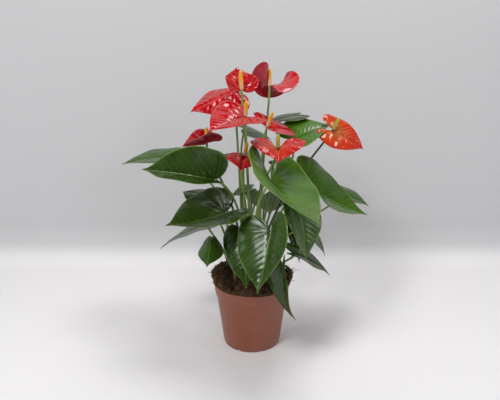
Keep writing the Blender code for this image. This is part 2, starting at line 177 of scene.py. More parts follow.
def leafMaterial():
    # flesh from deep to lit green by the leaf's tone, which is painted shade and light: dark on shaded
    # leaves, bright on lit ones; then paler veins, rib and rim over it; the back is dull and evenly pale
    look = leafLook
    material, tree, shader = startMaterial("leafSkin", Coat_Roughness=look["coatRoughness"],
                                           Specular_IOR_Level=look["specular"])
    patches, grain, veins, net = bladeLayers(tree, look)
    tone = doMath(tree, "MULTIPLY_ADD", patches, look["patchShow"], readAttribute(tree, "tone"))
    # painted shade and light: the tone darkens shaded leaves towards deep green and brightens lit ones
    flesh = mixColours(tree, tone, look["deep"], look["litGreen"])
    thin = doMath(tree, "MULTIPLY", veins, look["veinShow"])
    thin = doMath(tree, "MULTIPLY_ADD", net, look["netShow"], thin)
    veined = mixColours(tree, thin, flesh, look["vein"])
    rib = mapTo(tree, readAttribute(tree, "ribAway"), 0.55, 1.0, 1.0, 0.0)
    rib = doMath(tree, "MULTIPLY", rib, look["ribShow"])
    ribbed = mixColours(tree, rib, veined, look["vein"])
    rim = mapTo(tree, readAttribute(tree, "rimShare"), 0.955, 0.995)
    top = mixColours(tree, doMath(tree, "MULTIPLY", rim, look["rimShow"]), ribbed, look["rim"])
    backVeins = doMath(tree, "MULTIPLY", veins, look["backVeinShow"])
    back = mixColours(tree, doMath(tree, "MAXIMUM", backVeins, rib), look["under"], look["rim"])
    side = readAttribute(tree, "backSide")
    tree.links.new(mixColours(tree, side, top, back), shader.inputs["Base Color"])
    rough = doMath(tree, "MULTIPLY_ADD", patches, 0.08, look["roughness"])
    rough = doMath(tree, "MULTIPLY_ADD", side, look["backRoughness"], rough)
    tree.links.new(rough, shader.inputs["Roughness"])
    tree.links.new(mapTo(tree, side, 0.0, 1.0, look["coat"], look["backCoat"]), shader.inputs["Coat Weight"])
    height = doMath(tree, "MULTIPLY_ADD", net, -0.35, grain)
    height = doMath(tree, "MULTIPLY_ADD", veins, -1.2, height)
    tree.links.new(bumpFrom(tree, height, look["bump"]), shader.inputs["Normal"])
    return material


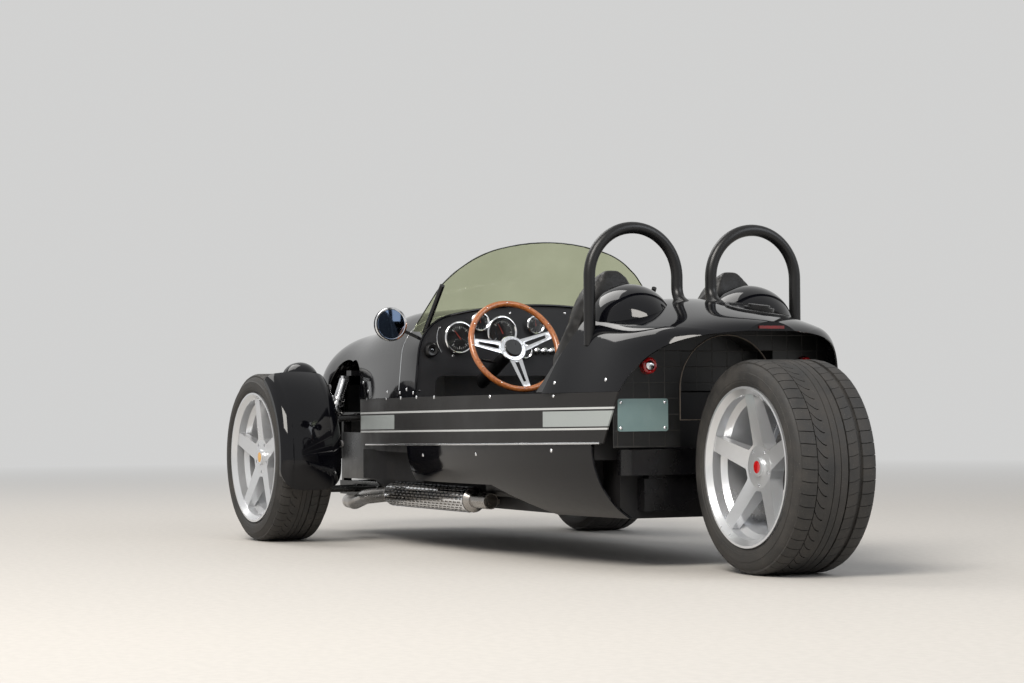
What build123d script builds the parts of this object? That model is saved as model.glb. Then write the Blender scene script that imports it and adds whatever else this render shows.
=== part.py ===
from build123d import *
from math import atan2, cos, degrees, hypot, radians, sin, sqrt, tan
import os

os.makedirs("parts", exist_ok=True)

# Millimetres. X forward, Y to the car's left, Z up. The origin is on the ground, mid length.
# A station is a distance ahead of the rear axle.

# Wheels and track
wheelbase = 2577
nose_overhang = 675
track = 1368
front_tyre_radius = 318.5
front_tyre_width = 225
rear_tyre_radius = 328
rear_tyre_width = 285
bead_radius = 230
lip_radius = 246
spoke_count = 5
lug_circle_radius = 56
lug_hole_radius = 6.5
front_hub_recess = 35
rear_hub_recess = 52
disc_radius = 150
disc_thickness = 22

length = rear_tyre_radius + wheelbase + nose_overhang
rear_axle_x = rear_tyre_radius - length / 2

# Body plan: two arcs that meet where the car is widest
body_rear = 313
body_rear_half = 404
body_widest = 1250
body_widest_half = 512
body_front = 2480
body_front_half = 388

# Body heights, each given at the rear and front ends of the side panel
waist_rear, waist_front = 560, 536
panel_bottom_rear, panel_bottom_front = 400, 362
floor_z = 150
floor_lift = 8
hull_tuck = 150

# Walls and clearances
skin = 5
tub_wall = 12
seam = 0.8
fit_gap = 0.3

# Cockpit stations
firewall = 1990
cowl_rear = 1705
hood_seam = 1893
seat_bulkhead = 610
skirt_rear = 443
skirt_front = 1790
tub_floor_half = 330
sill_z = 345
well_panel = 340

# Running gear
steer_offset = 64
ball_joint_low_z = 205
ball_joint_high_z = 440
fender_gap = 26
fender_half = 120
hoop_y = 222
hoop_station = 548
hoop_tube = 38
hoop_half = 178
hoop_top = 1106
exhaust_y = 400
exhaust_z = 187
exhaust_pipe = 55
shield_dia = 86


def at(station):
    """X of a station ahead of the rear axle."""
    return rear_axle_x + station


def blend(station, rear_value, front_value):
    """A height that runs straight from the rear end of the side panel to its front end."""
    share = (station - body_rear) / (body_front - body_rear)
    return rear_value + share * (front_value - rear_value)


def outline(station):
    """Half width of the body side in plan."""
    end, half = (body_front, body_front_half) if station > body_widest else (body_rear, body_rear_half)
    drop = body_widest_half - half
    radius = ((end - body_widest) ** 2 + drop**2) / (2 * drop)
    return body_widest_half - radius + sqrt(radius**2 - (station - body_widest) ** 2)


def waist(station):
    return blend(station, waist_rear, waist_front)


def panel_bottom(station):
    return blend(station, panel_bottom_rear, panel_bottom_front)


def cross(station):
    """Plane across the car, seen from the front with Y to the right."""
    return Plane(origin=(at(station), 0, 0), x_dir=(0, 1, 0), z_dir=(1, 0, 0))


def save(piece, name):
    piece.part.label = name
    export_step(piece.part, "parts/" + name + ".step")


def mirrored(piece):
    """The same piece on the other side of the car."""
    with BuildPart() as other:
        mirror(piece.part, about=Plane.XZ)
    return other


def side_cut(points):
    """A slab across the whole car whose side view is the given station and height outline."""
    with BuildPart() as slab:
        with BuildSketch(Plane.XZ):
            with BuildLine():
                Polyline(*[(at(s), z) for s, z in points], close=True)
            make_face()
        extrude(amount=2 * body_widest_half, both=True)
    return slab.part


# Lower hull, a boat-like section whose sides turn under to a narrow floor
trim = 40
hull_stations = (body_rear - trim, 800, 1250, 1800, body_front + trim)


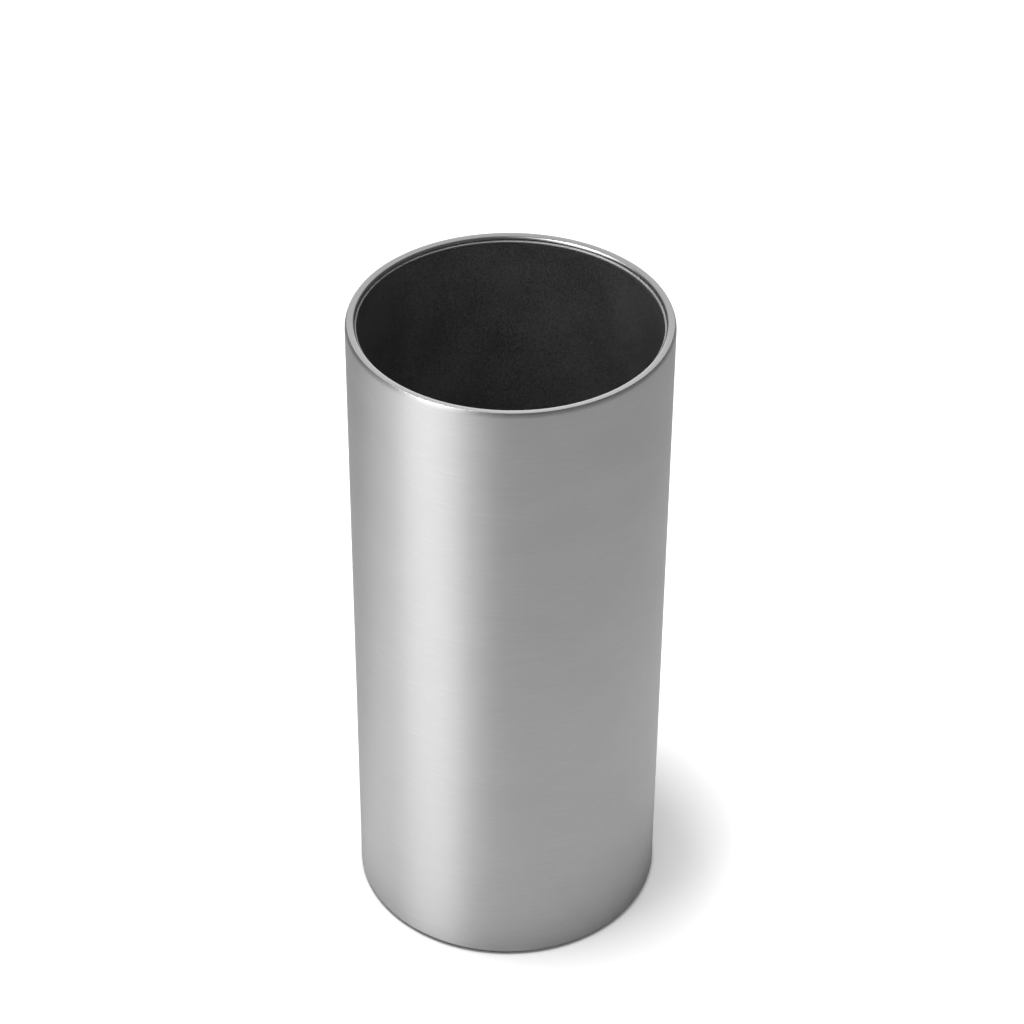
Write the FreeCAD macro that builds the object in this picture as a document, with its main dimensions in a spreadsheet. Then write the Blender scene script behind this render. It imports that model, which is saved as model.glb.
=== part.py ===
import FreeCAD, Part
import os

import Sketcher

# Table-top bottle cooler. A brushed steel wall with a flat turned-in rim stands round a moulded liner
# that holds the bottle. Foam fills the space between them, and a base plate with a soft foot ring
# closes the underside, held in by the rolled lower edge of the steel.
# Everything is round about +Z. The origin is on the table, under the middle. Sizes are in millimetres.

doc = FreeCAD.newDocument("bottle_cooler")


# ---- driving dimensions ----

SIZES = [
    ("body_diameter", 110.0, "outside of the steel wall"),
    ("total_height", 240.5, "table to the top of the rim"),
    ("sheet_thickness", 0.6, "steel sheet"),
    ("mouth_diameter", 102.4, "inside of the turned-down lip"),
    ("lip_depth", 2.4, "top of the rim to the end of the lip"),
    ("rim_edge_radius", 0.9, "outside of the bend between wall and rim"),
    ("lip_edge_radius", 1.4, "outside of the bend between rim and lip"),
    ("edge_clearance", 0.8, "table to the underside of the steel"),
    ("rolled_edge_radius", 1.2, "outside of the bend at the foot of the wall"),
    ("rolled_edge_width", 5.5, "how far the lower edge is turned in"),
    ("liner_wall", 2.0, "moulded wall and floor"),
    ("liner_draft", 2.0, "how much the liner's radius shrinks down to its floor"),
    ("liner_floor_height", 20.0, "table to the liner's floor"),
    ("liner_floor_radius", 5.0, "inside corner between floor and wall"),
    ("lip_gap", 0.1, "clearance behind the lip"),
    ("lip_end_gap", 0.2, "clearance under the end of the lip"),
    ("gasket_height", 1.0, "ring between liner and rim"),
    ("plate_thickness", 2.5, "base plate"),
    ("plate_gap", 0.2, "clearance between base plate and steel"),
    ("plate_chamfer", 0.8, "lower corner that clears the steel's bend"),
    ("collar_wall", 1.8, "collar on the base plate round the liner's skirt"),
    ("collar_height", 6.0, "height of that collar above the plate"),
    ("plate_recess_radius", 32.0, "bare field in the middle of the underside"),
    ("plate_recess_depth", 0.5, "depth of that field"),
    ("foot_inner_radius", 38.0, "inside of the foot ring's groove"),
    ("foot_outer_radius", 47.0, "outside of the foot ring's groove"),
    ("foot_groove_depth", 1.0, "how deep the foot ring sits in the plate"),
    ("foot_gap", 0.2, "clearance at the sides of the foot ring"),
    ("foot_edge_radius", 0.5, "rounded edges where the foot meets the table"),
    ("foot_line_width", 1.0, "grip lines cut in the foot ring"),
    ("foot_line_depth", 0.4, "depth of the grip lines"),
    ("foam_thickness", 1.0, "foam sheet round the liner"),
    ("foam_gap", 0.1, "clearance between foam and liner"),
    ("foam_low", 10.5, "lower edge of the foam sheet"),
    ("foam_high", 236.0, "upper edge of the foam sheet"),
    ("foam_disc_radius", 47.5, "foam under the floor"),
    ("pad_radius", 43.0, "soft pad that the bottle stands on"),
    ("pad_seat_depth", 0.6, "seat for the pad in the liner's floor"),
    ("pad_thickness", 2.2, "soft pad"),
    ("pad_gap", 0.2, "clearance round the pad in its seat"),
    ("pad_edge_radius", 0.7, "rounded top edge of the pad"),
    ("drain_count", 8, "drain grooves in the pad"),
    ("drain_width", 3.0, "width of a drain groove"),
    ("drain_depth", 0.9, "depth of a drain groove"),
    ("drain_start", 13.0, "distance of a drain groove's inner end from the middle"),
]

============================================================

■ **Written exercise**
All lines above from the one containing "Write the FreeCAD" to the one containing "import Sketcher" must be repeated exactly, both lines included, and no others.

■ **Output of the exercise**
Write the FreeCAD macro that builds the object in this picture as a document, with its main dimensions in a spreadsheet. Then write the Blender scene script behind this render. It imports that model, which is saved as model.glb.
=== part.py ===
import FreeCAD, Part
import os

import Sketcher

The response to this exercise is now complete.